セルフ給油システム・周辺機器 販売・施工
和田商事株式会社

セルフ雑記帳

和田 信治

vol.252『不当廉売は不当か?』

GS業界・セルフシステム

2009-04-06

 『高知市内で1リットル当たり90円台の激しいガソリン値下げ競争を繰り広げた石油元売り大手や地元販売会社7社が、独占禁止法の不当廉売に当たる疑いがあったとして公正取引委員会から3日警告を受けた。

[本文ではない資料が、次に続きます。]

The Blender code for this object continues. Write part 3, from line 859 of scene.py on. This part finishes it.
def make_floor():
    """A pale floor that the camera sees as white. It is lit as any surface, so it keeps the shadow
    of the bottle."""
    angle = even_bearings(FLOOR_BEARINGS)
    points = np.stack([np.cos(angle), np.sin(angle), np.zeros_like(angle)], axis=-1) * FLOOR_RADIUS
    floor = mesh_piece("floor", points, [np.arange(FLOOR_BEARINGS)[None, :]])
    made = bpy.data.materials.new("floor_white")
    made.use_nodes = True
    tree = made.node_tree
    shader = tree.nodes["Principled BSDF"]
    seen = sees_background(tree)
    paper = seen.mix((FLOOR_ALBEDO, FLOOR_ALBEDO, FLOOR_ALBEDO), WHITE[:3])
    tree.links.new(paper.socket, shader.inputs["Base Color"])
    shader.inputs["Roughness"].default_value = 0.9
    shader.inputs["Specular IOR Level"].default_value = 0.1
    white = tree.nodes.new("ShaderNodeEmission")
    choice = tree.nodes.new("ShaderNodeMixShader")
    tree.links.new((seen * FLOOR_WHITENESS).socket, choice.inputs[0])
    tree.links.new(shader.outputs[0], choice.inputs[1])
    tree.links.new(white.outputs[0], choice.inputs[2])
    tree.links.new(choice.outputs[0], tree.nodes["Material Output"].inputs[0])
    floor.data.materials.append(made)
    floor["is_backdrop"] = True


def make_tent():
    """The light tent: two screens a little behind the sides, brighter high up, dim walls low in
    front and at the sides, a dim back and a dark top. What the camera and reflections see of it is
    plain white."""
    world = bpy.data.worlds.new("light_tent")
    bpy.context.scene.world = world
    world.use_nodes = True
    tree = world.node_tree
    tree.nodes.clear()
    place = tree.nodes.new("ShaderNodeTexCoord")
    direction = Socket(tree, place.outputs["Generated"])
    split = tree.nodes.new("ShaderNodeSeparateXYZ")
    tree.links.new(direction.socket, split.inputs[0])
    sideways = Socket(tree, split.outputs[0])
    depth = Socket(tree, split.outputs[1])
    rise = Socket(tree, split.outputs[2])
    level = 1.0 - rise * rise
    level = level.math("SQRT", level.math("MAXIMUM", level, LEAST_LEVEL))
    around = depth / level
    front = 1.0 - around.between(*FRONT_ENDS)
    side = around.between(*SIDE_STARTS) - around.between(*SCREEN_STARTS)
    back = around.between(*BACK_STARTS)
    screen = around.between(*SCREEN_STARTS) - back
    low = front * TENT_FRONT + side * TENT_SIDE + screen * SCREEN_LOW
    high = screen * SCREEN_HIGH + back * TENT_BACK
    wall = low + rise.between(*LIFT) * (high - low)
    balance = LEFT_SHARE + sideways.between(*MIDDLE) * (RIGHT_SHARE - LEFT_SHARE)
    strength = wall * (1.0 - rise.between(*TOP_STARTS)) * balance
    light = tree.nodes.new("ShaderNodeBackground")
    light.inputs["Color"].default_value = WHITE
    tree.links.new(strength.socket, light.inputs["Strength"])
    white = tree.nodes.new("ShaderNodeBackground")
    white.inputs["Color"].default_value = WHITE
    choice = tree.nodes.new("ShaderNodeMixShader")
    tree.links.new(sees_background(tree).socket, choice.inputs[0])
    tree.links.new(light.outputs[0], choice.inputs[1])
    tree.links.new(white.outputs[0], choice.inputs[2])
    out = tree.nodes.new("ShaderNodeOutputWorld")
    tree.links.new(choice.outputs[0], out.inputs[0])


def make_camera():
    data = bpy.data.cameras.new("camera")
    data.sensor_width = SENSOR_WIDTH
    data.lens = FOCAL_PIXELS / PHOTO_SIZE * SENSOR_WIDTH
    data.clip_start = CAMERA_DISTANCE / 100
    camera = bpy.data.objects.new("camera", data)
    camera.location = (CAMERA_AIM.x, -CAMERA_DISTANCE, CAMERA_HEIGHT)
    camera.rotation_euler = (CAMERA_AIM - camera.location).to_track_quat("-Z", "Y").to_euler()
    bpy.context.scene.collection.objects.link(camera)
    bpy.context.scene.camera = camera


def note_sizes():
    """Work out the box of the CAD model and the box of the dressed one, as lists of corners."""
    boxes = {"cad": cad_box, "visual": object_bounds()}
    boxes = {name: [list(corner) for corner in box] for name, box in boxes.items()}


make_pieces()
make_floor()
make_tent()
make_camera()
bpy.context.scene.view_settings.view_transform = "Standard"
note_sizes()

 『発端は7社のうちの1社が改装オープンに伴い踏み切った値下げだった。公取委は「値下げ自体に悪質性はない」としたが、GSが密集するJR高知駅周辺はそれを発端に値下げ競争が激化した。警告を受け、取材に応じた高知市内の業者は「納得はできないが、法律の認識不足だった」と語り、「損益を考えてもギリギリだったが、問題ないと判断していた。お客さんにより良いサービスを提供するための値下げで、他社に追随した結果だ」と話した』─4月4日付 毎日新聞朝刊より。

 高知県人の気質を一言で言うなら“いごっそう”ということになろうか。“いごっそう”とは土佐弁で頑固で気骨のある男のことだそうだ。鹿児島国際大学の小林隆一教授によれば、“いごっそう”は「きっぷが良く、熱しやすく冷めやすい。言い出したら後に引かず、たとえ自分に不利益なことでも主張し、妥協を許さず、とことんやりぬくという一徹さを持つ」とのことだ。

 業界ではつとに知られた高知ガソリン戦争は、この土佐気質の為せる業だったのだろうか。それにしても、公取からの警告を受けてもまだ「納得はできない」と不承不承矛を収めるところが、まさに“いごっそう”の面目躍如と言える。

 ところで、警告を受けた7社の中には、出光興産とコスモ石油の子会社が含まれていた。「採算販売を率先垂範すべき元売販社が不当廉売で警告を受けるとは何事だ」と、系列特約店から突き上げられることになるのだろうが、私はむしろ、両社とも、「これを厳粛に受け止め、再発防止に努めてまいります」なんてタテマエを述べるのではなく、特約店会の場で今回の件について十分な情報開示を行ない、系列店の参考にしてもらったら良いのではないかと思う。

 例えば、マクドナルドは「100円マック」でなぜ利益が出るのかをきちんと説明している。量販効果によってハンバーガー1個あたりの固定費が大幅に圧縮された結果、1個あたりの営業利益が12.9円から34.7円までなんと2.7倍に増加したというのだ。しかも、客数の増加によって、「100円マック」に加えて、ほかの商品(GSで言うところの油外商品)の売上も伸びているというわけ。マクドナルドの原田泳幸CEOは「10人から10円ずつもらうのではなく、100人から1円ずつもらうのが、うちのビジネスのあり方」と言い切っている。

 これに倣って元売も、「安売り増販すれば、これこれこのように1リットルあたりの営業利益はむしろ増加し、油外収益も大幅にアップするのですよ。みなさんも、このモデルケースを参考にぜひトライしてみてください!ただし公取に引っかかっても当社には責任はありません」とやったらどうだろう。元売販社は、採算性を考えずただ闇雲に安売りしているのではなくて、ちゃんと勝算あってやっているのであり、系列店に薄利多売戦略のお手本を示しているということをきちんと説明すればよいのだ。

 もし、きちんとした説明ができないのであれば、元売販社は仕入れ価格で超優遇されているとか、赤字垂れ流しでもひたすらガソリンを販売しているといった不本意な中傷を浴びせられても仕方がない。万が一、本当にそうだとしたら土佐人でなくてもこう言いたくなる。「なめたらイカンぜよ!」─。